One thing that really struck us on our trip, was that Khmer culture is so relaxed and easy going. No one is in a hurry. No one is trying to harass or judge you. It’s ok to be having a good time, and even those who can’t afford the same things, smile and do their own thing instead of getting frustrated. Perhaps it’s the result of the terrible tragedies they have had to suffer, but there is surely a lot that we can learn from the Khmers, on how to be happy.

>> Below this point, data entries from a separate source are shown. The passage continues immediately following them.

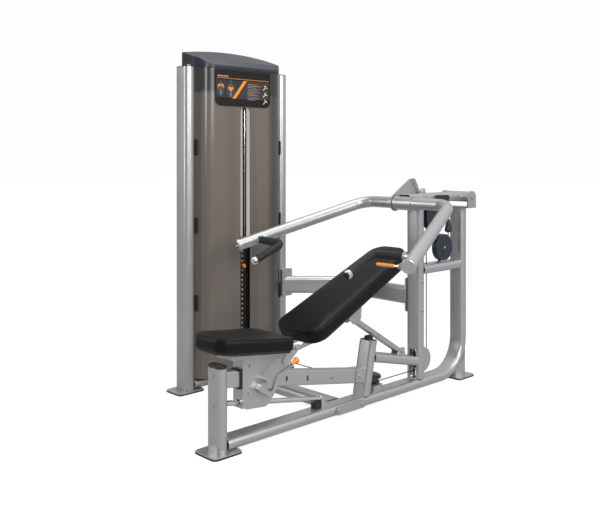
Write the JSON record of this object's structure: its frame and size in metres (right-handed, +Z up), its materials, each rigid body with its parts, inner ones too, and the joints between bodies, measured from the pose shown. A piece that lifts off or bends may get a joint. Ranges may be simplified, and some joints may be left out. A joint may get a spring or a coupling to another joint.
{
  "type": "chest press machine",
  "caption": "Plate-stack chest press machine: a silver tube frame with a shrouded weight tower, sliding seat, reclining back pad on a prop, and a pivoting press arm lifted by a cable.",
  "frame": {"origin": "middle of the machine's footprint, on the floor", "axes": "+Z up; +Y from the seat's front post towards the rear upright; +X to the user's left side, away from the weight tower"},
  "size_m": [1.5083, 1.879, 1.8565],
  "materials": {
    "silver": "satin silver-grey powder coat",
    "chrome": "polished plating",
    "navy": "semi-gloss moulded plastic",
    "rubber": "matt black rubber or soft plastic",
    "foam": "closed-cell foam grip",
    "vinyl": "black grained vinyl over foam",
    "board": "black painted plywood",
    "sign": "printed plastic plate",
    "orange": "gloss orange",
    "smoked": "smoked grey-brown panel, soft sheen",
    "iron": "black enamelled steel plates",
    "dark_steel": "dark zinc",
    "cable": "black nylon jacket"
  },
  "bodies": {
    "frame": {"front_foot": "silver", "rear_foot": "silver", "tower_front_foot": "silver", "tower_rear_foot": "silver", "base_rail": "silver", "front_post": "silver", "front_post_cap": "navy", "rear_low_tube": "silver", "main_upright": "silver", "cross_beam": "silver", "seat_rail": "silver", "seat_guide_rod": "chrome", "tower_front_upright": "silver", "tower_rear_upright": "silver", "tower_base_rail": "silver", "tower_top_plate": "silver", "front_shroud": "smoked", "rear_shroud": "smoked", "placard": "sign", "tower_cap": "navy", "stack_guide_rods": "chrome", "resting_plates": "iron", "pivot_bracket": "silver", "turning_cover": "navy", "lower_pulley_cover": "navy", "cable_fixed_run": "cable", "cable_head_run": "cable", "cable_arm_run": "cable"},
    "weight_stack": {"lifted_plates": "iron"},
    "selector": {"selector_pin": "orange"},
    "top_front_wheel": {"top_front_pulley": "navy"},
    "top_rear_wheel": {"top_rear_pulley": "navy"},
    "base_wheel": {"base_pulley": "navy"},
    "turning_wheel": {"turning_pulley": "navy"},
    "slot_wheel": {"slot_pulley": "navy"},
    "beam_wheel": {"beam_pulley": "navy"},
    "lower_wheel": {"lower_pulley": "navy"},
    "beam": {"press_beam": "silver", "beam_pulley_cover": "navy", "cable_stopper": "rubber"},
    "lock_handle": {"lock_lever": "rubber"},
    "lock_plunger": {"lock_pin": "chrome"},
    "press_arms": {"arm_tube": "silver", "left_handle": "chrome", "right_handle": "chrome", "left_grip": "foam", "right_grip": "foam", "sector_plate": "silver"},
    "release_handle": {"release_lever": "chrome", "release_grip": "orange"},
    "carriage": {"seat_carriage": "silver", "carriage_bushing": "rubber", "seat_board": "board", "seat_cushion": "vinyl"},
    "back_pad": {"back_board": "board", "back_cushion": "vinyl", "back_bracket": "silver"},
    "prop": {"back_prop": "silver"},
    "seat_handle": {"seat_lever": "dark_steel", "seat_lever_grip": "orange"}
  },
  "joints": [
    {"name": "arm_swing", "type": "hinge", "parent": "frame", "child": "beam", "pos_m": [0.1508, 0.8795, 1.034], "axis": [-1, 0, 0], "range_deg": [0, 32], "deforming": ["cable_arm_run"]},
    {"name": "arm_adjust", "type": "hinge", "parent": "beam", "child": "press_arms", "pos_m": [0.1508, 0.3975, 1.013], "axis": [-1, 0, 0], "range_deg": [0, 23.2]},
    {"name": "release_lever_pull", "type": "hinge", "parent": "press_arms", "child": "release_handle", "pos_m": [0.6628, -0.2805, 0.789], "axis": [0, 0, -1], "range_deg": [0, 12], "stiffness_Nm_per_rad": 0.4, "springref_deg": -5.73},
    {"name": "lock_lever_turn", "type": "hinge", "parent": "beam", "child": "lock_handle", "pos_m": [0.2078, 0.6955, 1.033], "axis": [1, 0, 0], "range_deg": [0, 10]},
    {"name": "lock_pin_draw", "type": "slide", "parent": "beam", "child": "lock_plunger", "axis": [0, 0.9699, 0.2436], "range_m": [0, 0.013]},
    {"name": "weight_lift", "type": "slide", "parent": "frame", "child": "weight_stack", "axis": [0, 0, 1], "range_m": [0, 0.33], "deforming": ["cable_head_run"]},
    {"name": "selector_pin_pull", "type": "slide", "parent": "weight_stack", "child": "selector", "axis": [1, 0, 0], "range_m": [0, 0.06]},
    {"name": "top_front_pulley_spin", "type": "hinge", "parent": "frame", "child": "top_front_wheel", "pos_m": [-0.6712, -0.0605, 1.695], "axis": [-1, 0, 0], "range_deg": [0, 380]},
    {"name": "top_rear_pulley_spin", "type": "hinge", "parent": "frame", "child": "top_rear_wheel", "pos_m": [-0.6712, 0.0485, 1.695], "axis": [-1, 0, 0], "range_deg": [0, 380]},
    {"name": "base_pulley_spin", "type": "hinge", "parent": "frame", "child": "base_wheel", "pos_m": [-0.6332, 0.0985, 0.143], "axis": [0, -1, 0], "range_deg": [0, 500]},
    {"name": "turning_pulley_spin", "type": "hinge", "parent": "frame", "child": "turning_wheel", "pos_m": [0.0938, 0.1555, 0.105], "axis": [0, 0, 1], "range_deg": [0, 335]},
    {"name": "slot_pulley_spin", "type": "hinge", "parent": "frame", "child": "slot_wheel", "pos_m": [0.1508, 0.5295, 0.155], "axis": [1, 0, 0], "range_deg": [0, 380]},
    {"name": "beam_pulley_spin", "type": "hinge", "parent": "beam", "child": "beam_wheel", "pos_m": [0.1508, 0.6365, 0.925], "axis": [-1, 0, 0], "range_deg": [0, 165]},
    {"name": "lower_pulley_spin", "type": "hinge", "parent": "frame", "child": "lower_wheel", "pos_m": [0.1508, 0.7255, 0.752], "axis": [1, 0, 0], "range_deg": [0, 60]},
    {"name": "seat_slide", "type": "slide", "parent": "frame", "child": "carriage", "axis": [0, 0.9854, -0.1702], "range_m": [0, 0.268]},
    {"name": "back_tilt", "type": "hinge", "parent": "carriage", "child": "back_pad", "pos_m": [0.1508, -0.4415, 0.385], "axis": [1, 0, 0], "range_deg": [0, 33]},
    {"name": "prop_swing", "type": "hinge", "parent": "frame", "child": "prop", "pos_m": [0.1508, 0.3365, 0.234], "axis": [-1, 0, 0], "range_deg": [0, 35]},
    {"name": "seat_lever_lift", "type": "hinge", "parent": "carriage", "child": "seat_handle", "pos_m": [0.2168, -0.6285, 0.236], "axis": [1, 0, 0], "range_deg": [0, 10], "stiffness_Nm_per_rad": 0.5, "springref_deg": -17.19}
  ],
  "couplings": [
    {"joint": "weight_lift", "follows": "arm_swing", "m_per_rad": 0.578},
    {"joint": "top_front_pulley_spin", "follows": "arm_swing", "ratio": 11.56},
    {"joint": "top_rear_pulley_spin", "follows": "arm_swing", "ratio": 11.56},
    {"joint": "base_pulley_spin", "follows": "arm_swing", "ratio": 15.2},
    {"joint": "turning_pulley_spin", "follows": "arm_swing", "ratio": 10.14},
    {"joint": "slot_pulley_spin", "follows": "arm_swing", "ratio": 11.56},
    {"joint": "beam_pulley_spin", "follows": "arm_swing", "ratio": 4.95},
    {"joint": "lower_pulley_spin", "follows": "arm_swing", "ratio": 1.75},
    {"joint": "lock_lever_turn", "follows": "release_lever_pull", "ratio": 0.8},
    {"joint": "lock_pin_draw", "follows": "release_lever_pull", "m_per_rad": 0.0597},
    {"joint": "back_tilt", "follows": "seat_slide", "rad_per_m": 2.101},
    {"joint": "prop_swing", "follows": "seat_slide", "rad_per_m": 2.236}
  ]
}
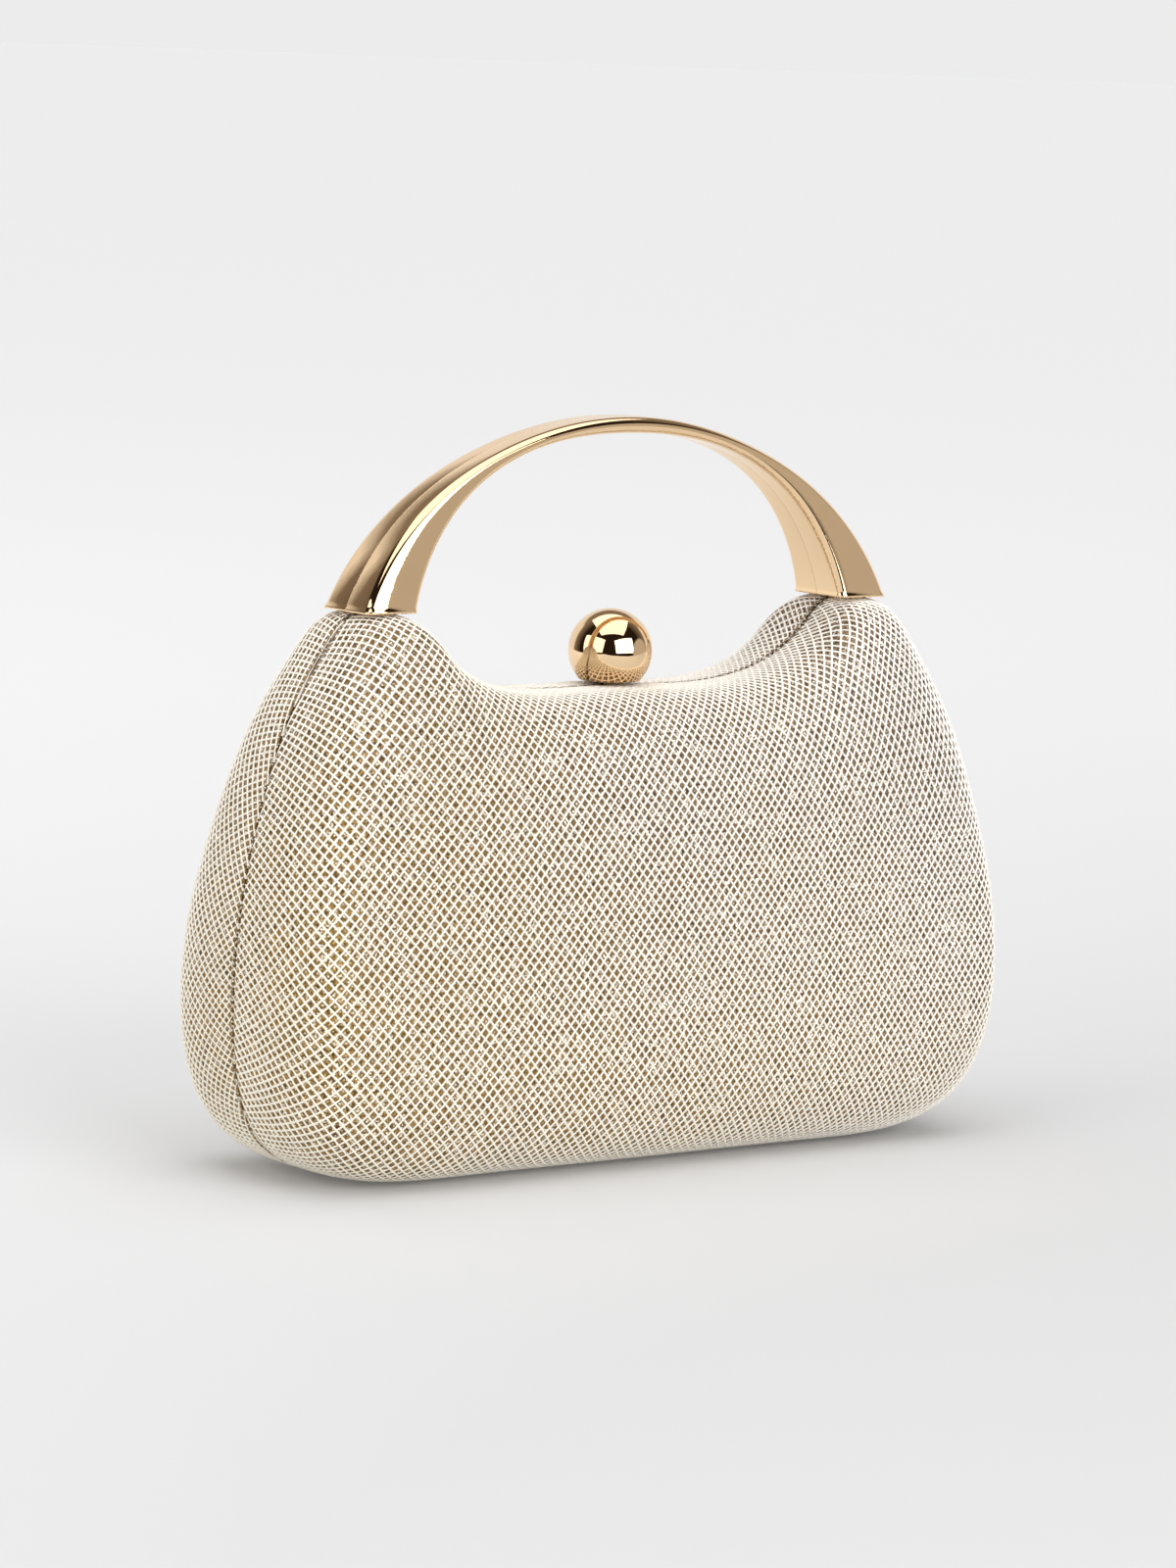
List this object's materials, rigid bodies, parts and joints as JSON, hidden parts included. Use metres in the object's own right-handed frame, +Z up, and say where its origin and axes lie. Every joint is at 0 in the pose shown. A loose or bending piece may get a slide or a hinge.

These philosophical thoughts swirled around our heads as we started our last leg back to Phnom Penh. But there was still a surprise in store for us! The Cambodian water festival coincides with their new year on April 14th, Just like many states in India. And everyone is fair game to be drenched with buckets of water. Given how hot the weather was, we were soon slowing down to get our share. And the shrieking crowds loved obliging us. We shook so many hands and felt so much at home in that moment, that the thought of leaving almost seemed alien! But it was soon time to bid goodbye to our reliable steeds and this wonderful country shortly thereafter. We were sure though, that we would be back sooner or later.